His best business decision:
“What’s been demonstrated in the market so far as the best decision has been the one for three rights issue last year – we raised $1.2 billion of funds from our share holders by giving them the right to purchase one share for every three that they held at a deeply discounted rate. Our shareholders made money, the company in which they had shares had a much strong balance sheet, unhedged, debt free and therefore able to fund future growth opportunities. That’s by far and away what has been demonstrated as clearly one the best business decisions we’ve made in the market. Afterwards people actually talked about doing a ‘Lihir’.
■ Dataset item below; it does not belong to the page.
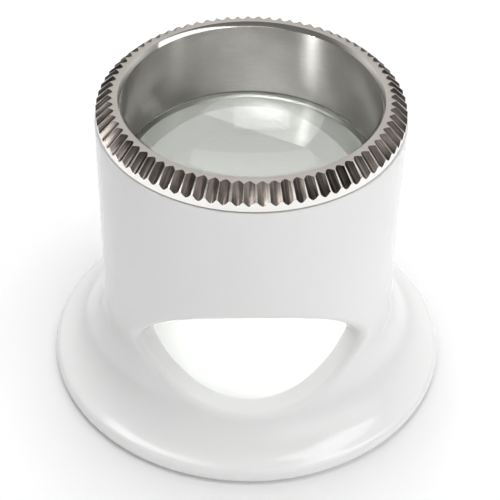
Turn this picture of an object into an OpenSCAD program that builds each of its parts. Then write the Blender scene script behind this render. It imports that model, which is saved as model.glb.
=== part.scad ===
// Eye loupe of the kind worn in the eye socket: a moulded white eye cup with
// two side windows, and a knurled steel ring that holds the lens and screws
// into the mouth of the cup. It stands on the rim that rests round the eye.
// Millimetres, +Z up. The origin is the centre of the rim's resting face.

/* [Lens] */
// Diameter of the ground lens
lens_d = 25.7; // [22:0.1:30]
// Thickness of the lens at its edge
lens_edge = 2; // [1.4:0.1:3]
// Radius of both convex faces
lens_face_r = 42; // [24:0.5:80]
// Depth of the lens edge below the mouth of the cup
lens_depth = 6.1; // [5:0.1:9]

/* [Lens ring] */
// Height of the knurled head above the mouth of the cup
head_h = 2.4; // [2:0.1:4]
// Amount by which the head is smaller than the barrel, on the radius
head_inset = 0.15; // [0.05:0.05:0.5]
// Bevel on the outer top edge of the head, which carries the knurling
head_bevel = 1.2; // [0.8:0.1:1.6]
// Number of V grooves in the knurling
knurl_count = 80; // [48:1:110]
// Depth of a V groove, square to the bevel
knurl_depth = 0.33; // [0.15:0.01:0.45]
// Flat left between two grooves at the top of the bevel
knurl_land = 0.14; // [0.05:0.01:0.3]
// Angle to which the knurling is turned about the axis
knurl_turn = 2.5; // [0:0.5:90]
// Bevel at the mouth of the bore
bore_bevel = 0.4; // [0.1:0.05:0.6]
// Width of the step that the lens seats against
seat_w = 0.35; // [0.25:0.05:0.6]
// Wall of the sleeve round the lens
cell_wall = 0.55; // [0.4:0.05:1]
// Height of the thread ridge, from the plain sleeve to the crest
thread_step = 0.35; // [0.25:0.05:0.6]
// Length of the screw thread
thread_len = 4.2; // [3:0.1:6]
// Width of the relief groove between the head and the thread
relief_w = 0.6; // [0.3:0.1:1]

/* [Retaining ring] */
// Height of the ring that holds the lens in the sleeve
retainer_h = 1; // [0.6:0.1:1.6]
// Width of that ring, on the radius
retainer_w = 0.9; // [0.6:0.1:1.4]
// Width of the two slots for a spanner
slot_w = 1; // [0.6:0.1:1.6]
// Depth of those slots
slot_depth = 0.5; // [0.2:0.1:0.5]

/* [Eye cup] */
// Height of the cup, from the table to its mouth
cup_h = 30.4; // [27:0.1:38]
// Wall of the cup round the screw thread
mouth_wall = 1.35; // [1:0.05:2]
// Wall of the cup below the lens
wall = 2.4; // [2:0.1:3]
// Reach of the rim beyond the barrel, on the radius
rim_reach = 5.6; // [4:0.1:6.5]
// Radius of the flare between the barrel and the rim
flare_r = 6.2; // [5.8:0.1:8]
// Radius of the round lip of the rim
lip_r = 0.8; // [0.5:0.1:1.2]

/* [Windows] */
// Height of the lowest point of a window above the table
window_sill = 4.7; // [3.6:0.1:7]
// Wall left between the shoulder in the bore and the top of a window
window_head = 3.4; // [2.5:0.1:5]
// Radius of the upper edge, measured along the curve of the barrel
window_top_r = 16; // [13:0.1:18]
// Radius of the lower edge, measured along the curve of the barrel
window_bottom_r = 19.7; // [16:0.1:24]
// Radius of the two corners
window_corner_r = 0.5; // [0.3:0.1:2.5]
// Radius of the rounding on the outer edge of a window
window_round = 0.9; // [0.3:0.1:1.1]

/* [Clearances] */
// Clearance of the ring in the cup, on the radius
ring_fit = 0.05; // [0.02:0.01:0.1]
// Clearance of the lens and its retaining ring in the sleeve, on the radius
lens_fit = 0.05; // [0.02:0.01:0.1]
// Play of the lens between its seat and the retaining ring, at each face
lens_play = 0.05; // [0.02:0.01:0.1]
// Gap between the foot of the sleeve and the shoulder in the cup
foot_gap = 0.4; // [0.2:0.1:1]

/* [Hidden] */

// Overlap that keeps a cut clear of the face it opens
cut = 1;
// Small bevels that break the turned and moulded edges
edge_break = 0.15;
// Smoothness of the round faces
round_fn = 180;

// Radii of the lens ring, from the lens outwards
lens_r = lens_d / 2;
cell_r = lens_r + lens_fit;
bore_r = lens_r - seat_w;
sleeve_r = cell_r + cell_wall;
thread_r = sleeve_r + thread_step;

// Radii of the eye cup, from the thread outwards
thread_bore_r = thread_r + ring_fit;
pilot_bore_r = sleeve_r + ring_fit;
barrel_r = thread_bore_r + mouth_wall;
throat_r = barrel_r - wall;
rim_r = barrel_r + rim_reach;
head_r = barrel_r - head_inset;

// Rise of a lens face between its edge and radius r
function face_rise(r) = sqrt(lens_face_r ^ 2 - r ^ 2) - sqrt(lens_face_r ^ 2 - lens_r ^ 2);

// Heights above the table, from the mouth of the cup downwards
lens_top_z = cup_h - lens_depth;
seat_z = lens_top_z + face_rise(bore_r) + lens_play;
lens_bottom_z = lens_top_z - lens_edge;
retainer_r = cell_r - lens_fit;
retainer_bore_r = retainer_r - retainer_w;
retainer_top_z = lens_bottom_z - face_rise(retainer_bore_r) - lens_play;
retainer_bottom_z = retainer_top_z - retainer_h;
foot_z = retainer_bottom_z - edge_break;
shoulder_z = foot_z - foot_gap;
thread_top_z = cup_h - relief_w;
thread_bottom_z = thread_top_z - thread_len;

// Centres of the two arcs that make the side of the flare and the lip
lip_c = [rim_r - lip_r, lip_r];
flare_c = [barrel_r + flare_r, lip_r + sqrt((flare_r + lip_r) ^ 2 - (flare_r + lip_r - rim_reach) ^ 2)];
lip_to_flare = lip_c + (flare_c - lip_c) * lip_r / (flare_r + lip_r);

// Outline of a window on the unrolled barrel: along the curve, and up
window_top = shoulder_z - window_head;
top_arc_z = window_top - window_top_r;
sill_arc_z = window_sill + window_bottom_r;
arc_span = sill_arc_z - top_arc_z;
corner_top = window_top_r - window_corner_r;
corner_sill = window_bottom_r - window_corner_r;
corner_rise = (arc_span ^ 2 + corner_top ^ 2 - corner_sill ^ 2) / (2 * arc_span);
corner_s = sqrt(corner_top ^ 2 - corner_rise ^ 2);
corner_z = top_arc_z + corner_rise;

// Directions out of the window, turned from straight up, at which the corner
// begins and ends, and all directions at which the outline has a point
top_end = atan2(corner_s, corner_rise);
sill_start = 180 - atan2(corner_s, arc_span - corner_rise);
arc_steps = 24;
corner_steps = 8;
round_steps = 6;
proud = 0.04;
right_half = concat(
    [for (i = [0:arc_steps - 1]) top_end * i / arc_steps],
    [for (i = [0:corner_steps - 1]) top_end + (sill_start - top_end) * i / corner_steps],
    [for (i = [0:arc_steps]) sill_start + (180 - sill_start) * i / arc_steps]
);
half_count = len(right_half) - 1;
directions = concat(right_half, [for (i = [1:half_count - 1]) 360 - right_half[half_count - i]]);

// Point of the outline whose way out has direction a: along the curve, and up
function outline_point(a) = a > 180
    ? let (twin = outline_point(360 - a)) [-twin.x, twin.y]
    : a < top_end ? [0, top_arc_z] + window_top_r * [sin(a), cos(a)]
    : a < sill_start ? [corner_s, corner_z] + window_corner_r * [sin(a), cos(a)]
    : [0, sill_arc_z] + window_bottom_r * [sin(a), cos(a)];

// Radius of the outside of the cup at height z, from the flare upwards
function skin_r(z) = z < flare_c.y ? flare_c.x - sqrt(flare_r ^ 2 - (z - flare_c.y) ^ 2) : barrel_r;

// Place on the rounded edge, as [along the curve, radius, up]. A ball inside the
// wall touches the window's side, where part is 0, and the skin, where it is 1.
// There the place stands a little proud, so that the cut crosses the skin.
function rounded_place(a, part) = let (
    point = outline_point(a),
    r = skin_r(point.y),
    skin = point.y < flare_c.y ? [0, flare_c.x - r, flare_c.y - point.y] / flare_r : [0, 1, 0],
    slant = [-sin(a), 0, -cos(a) * r / barrel_r],
    side = slant / norm(slant),
    turn = acos(skin * side),
    way = (side * sin((1 - part) * turn) + skin * sin(part * turn)) / sin(turn),
    step = window_round * (way - (skin + side) / (1 + skin * side)),
    z = point.y + step.z
) [point.x + step.x * barrel_r / r, part < 1 ? r + step.y : skin_r(z) + proud, z];

// Point at distance s along the barrel, radius r and height z, on the front
function wrapped(s, r, z) = [r * sin(s / barrel_r * 180 / PI), -r * cos(s / barrel_r * 180 / PI), z];

// Solid that opens one window. Its sides run radially, so the window widens
// outwards, and they flare at the skin into the rounded edge. It is a stack of
// rings, from one inside the throat to one so far out that its end is clear.
module window_cutter() {
    inner_r = throat_r / 2;
    outer_r = 3 * barrel_r;
    rings = concat(
        [[for (a = directions) let (p = outline_point(a)) wrapped(p.x, inner_r, p.y)]],
        [for (i = [0:round_steps]) [for (a = directions)
            let (p = rounded_place(a, i / round_steps)) wrapped(p.x, p.y, p.z)
        ]],
        [[for (a = directions) let (p = rounded_place(a, 1)) wrapped(p.x, outer_r, p.z)]]
    );
    count = len(directions);
    top_ring = count * (len(rings) - 1);
    sides = [for (layer = [0:len(rings) - 2], i = [0:count - 1])
        let (a = layer * count + i, b = layer * count + (i + 1) % count)
        each [[a, b, b + count], [a, b + count, a + count]]
    ];
    outer_end = [for (i = [0:half_count - 1]) i == 0 ? [0, 1, count - 1]
        : i == half_count - 1 ? [i, i + 1, i + 2]
        : [i, i + 1, count - i - 1, count - i]
    ];
    inner_end = [for (face = outer_end) [for (i = [len(face) - 1:-1:0]) face[i]]];
    outer_faces = [for (face = outer_end) [for (i = face) i + top_ring]];
    polyhedron(points = [for (ring = rings) each ring], faces = concat(sides, inner_end, outer_faces));
}

// Outside of the cup, cut along its axis: barrel, flare and round lip
module cup_outline() {
    difference() {
        polygon([
            [0, 0], [lip_c.x, 0], lip_to_flare, flare_c, [barrel_r, flare_c.y],
            [barrel_r, cup_h - edge_break], [barrel_r - edge_break, cup_h], [0, cup_h]
        ]);
        translate(flare_c) circle(r = flare_r, $fn = round_fn);
    }
    translate(lip_c) circle(r = lip_r, $fn = round_fn);
}

// Inside of the cup: threaded mouth, pilot bore, throat and inner flare
module cup_hollow() {
    polygon([
        [0, shoulder_z], [pilot_bore_r, shoulder_z], [pilot_bore_r, thread_bottom_z],
        [thread_bore_r, thread_bottom_z + thread_step], [thread_bore_r, cup_h - edge_break],
        [thread_bore_r + edge_break + cut, cup_h + cut], [0, cup_h + cut]
    ]);
    translate([0, flare_c.y - cut]) square([throat_r, shoulder_z + 2 * cut - flare_c.y]);
    difference() {
        translate([0, -cut]) square([flare_c.x, flare_c.y + cut]);
        translate(flare_c) circle(r = flare_r + wall, $fn = round_fn);
    }
}

// Moulded cup: the barrel holds the lens ring, the rim rests round the eye,
// and the two windows let light and air in under the lens
module eye_cup() {
    color("white") difference() {
        rotate_extrude($fn = round_fn) difference() {
            cup_outline();
            cup_hollow();
        }
        for (side = [0, 180]) rotate([0, 0, side]) window_cutter();
    }
}

// Section of the turned ring: head, relief groove, thread and plain sleeve
module ring_section() {
    polygon([
        [bore_r, seat_z], [bore_r, cup_h + head_h - bore_bevel], [bore_r + bore_bevel, cup_h + head_h],
        [head_r - head_bevel, cup_h + head_h], [head_r, cup_h + head_h - head_bevel],
        [head_r, cup_h + edge_break], [head_r - edge_break, cup_h],
        [sleeve_r, cup_h], [sleeve_r, thread_top_z], [thread_r, thread_top_z - thread_step],
        [thread_r, thread_bottom_z + thread_step], [sleeve_r, thread_bottom_z],
        [sleeve_r, foot_z + edge_break], [sleeve_r - edge_break, foot_z],
        [cell_r, foot_z], [cell_r, seat_z]
    ]);
}

// One V groove of the knurling, laid along the bevel of the head
module knurl_groove() {
    pitch = 2 * PI * (head_r - head_bevel) / knurl_count;
    half_w = (pitch - knurl_land) / 2;
    reach = knurl_depth + cut;
    translate([head_r - head_bevel / 2, 0, cup_h + head_h - head_bevel / 2])
        rotate([0, -45, 0])
            linear_extrude(height = 4 * head_h, center = true)
                polygon([[-knurl_depth, 0], [cut, -half_w / knurl_depth * reach], [cut, half_w / knurl_depth * reach]]);
}

// Steel ring: its knurled head is gripped to screw it in and out of the cup,
// and the foot of its sleeve is the cell that holds the lens
module lens_ring() {
    color("silver") difference() {
        rotate_extrude($fn = round_fn) ring_section();
        for (i = [0:knurl_count - 1]) rotate([0, 0, knurl_turn + 360 * i / knurl_count]) knurl_groove();
    }
}

// Glass lens with two convex faces and a cylindrical ground edge
module lens() {
    sphere_drop = sqrt(lens_face_r ^ 2 - lens_r ^ 2);
    color("lightcyan") intersection() {
        translate([0, 0, lens_bottom_z - lens_face_r]) cylinder(r = lens_r, h = lens_edge + 2 * lens_face_r, $fn = round_fn);
        translate([0, 0, lens_top_z - sphere_drop]) sphere(r = lens_face_r, $fn = round_fn);
        translate([0, 0, lens_bottom_z + sphere_drop]) sphere(r = lens_face_r, $fn = round_fn);
    }
}

// Thin ring screwed in under the lens, with two slots for a spanner
module lens_retainer() {
    color("silver") difference() {
        translate([0, 0, retainer_bottom_z]) cylinder(r = retainer_r, h = retainer_h, $fn = round_fn);
        translate([0, 0, retainer_bottom_z - cut]) cylinder(r = retainer_bore_r, h = retainer_h + 2 * cut, $fn = round_fn);
        translate([-lens_r, -slot_w / 2, retainer_bottom_z - cut]) cube([lens_d, slot_w, slot_depth + cut]);
    }
}

eye_cup();
lens_ring();
lens();
lens_retainer();
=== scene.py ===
# %% [markdown]
# # A watchmaker's eye loupe
# The loupe has four pieces: a white moulded eye cup with two windows and a flared rim, a
# knurled steel ring that screws into its mouth, a glass lens in the foot of that ring, and a
# thin steel ring that holds the lens from below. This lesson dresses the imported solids. It
# keeps their frame and sizes, builds finer meshes where the real piece has a finer form, and
# gives every piece a procedural finish.

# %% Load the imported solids
import math
import random

import bmesh
import bpy
from mathutils import Matrix, Vector


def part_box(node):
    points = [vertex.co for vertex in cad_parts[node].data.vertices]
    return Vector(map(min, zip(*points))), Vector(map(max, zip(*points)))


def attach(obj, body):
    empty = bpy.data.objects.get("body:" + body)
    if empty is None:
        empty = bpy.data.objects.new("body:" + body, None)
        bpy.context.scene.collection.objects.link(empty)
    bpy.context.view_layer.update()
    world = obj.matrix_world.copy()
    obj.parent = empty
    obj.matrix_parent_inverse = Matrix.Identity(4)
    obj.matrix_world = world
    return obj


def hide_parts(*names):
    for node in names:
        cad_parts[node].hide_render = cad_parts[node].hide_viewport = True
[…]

Global issues such as interest rates:
“We are debt free so that really doesn’t impact on us too much. We’ve got a very strong cash flow position and at times like this, cash is king. So being debt free, unhedged and a strong cash flow puts you in a strong position to ride through the interest rate cycle.”
LGL’S HR strategy:
“The vision for the company is people, results, growth. There’s no tricks but the HR strategy is people come first and then the results and growth will come along afterwards. You try and reward people accordingly and give them an attractive and exciting environment in which to work. (But) There’s no free samples, no.”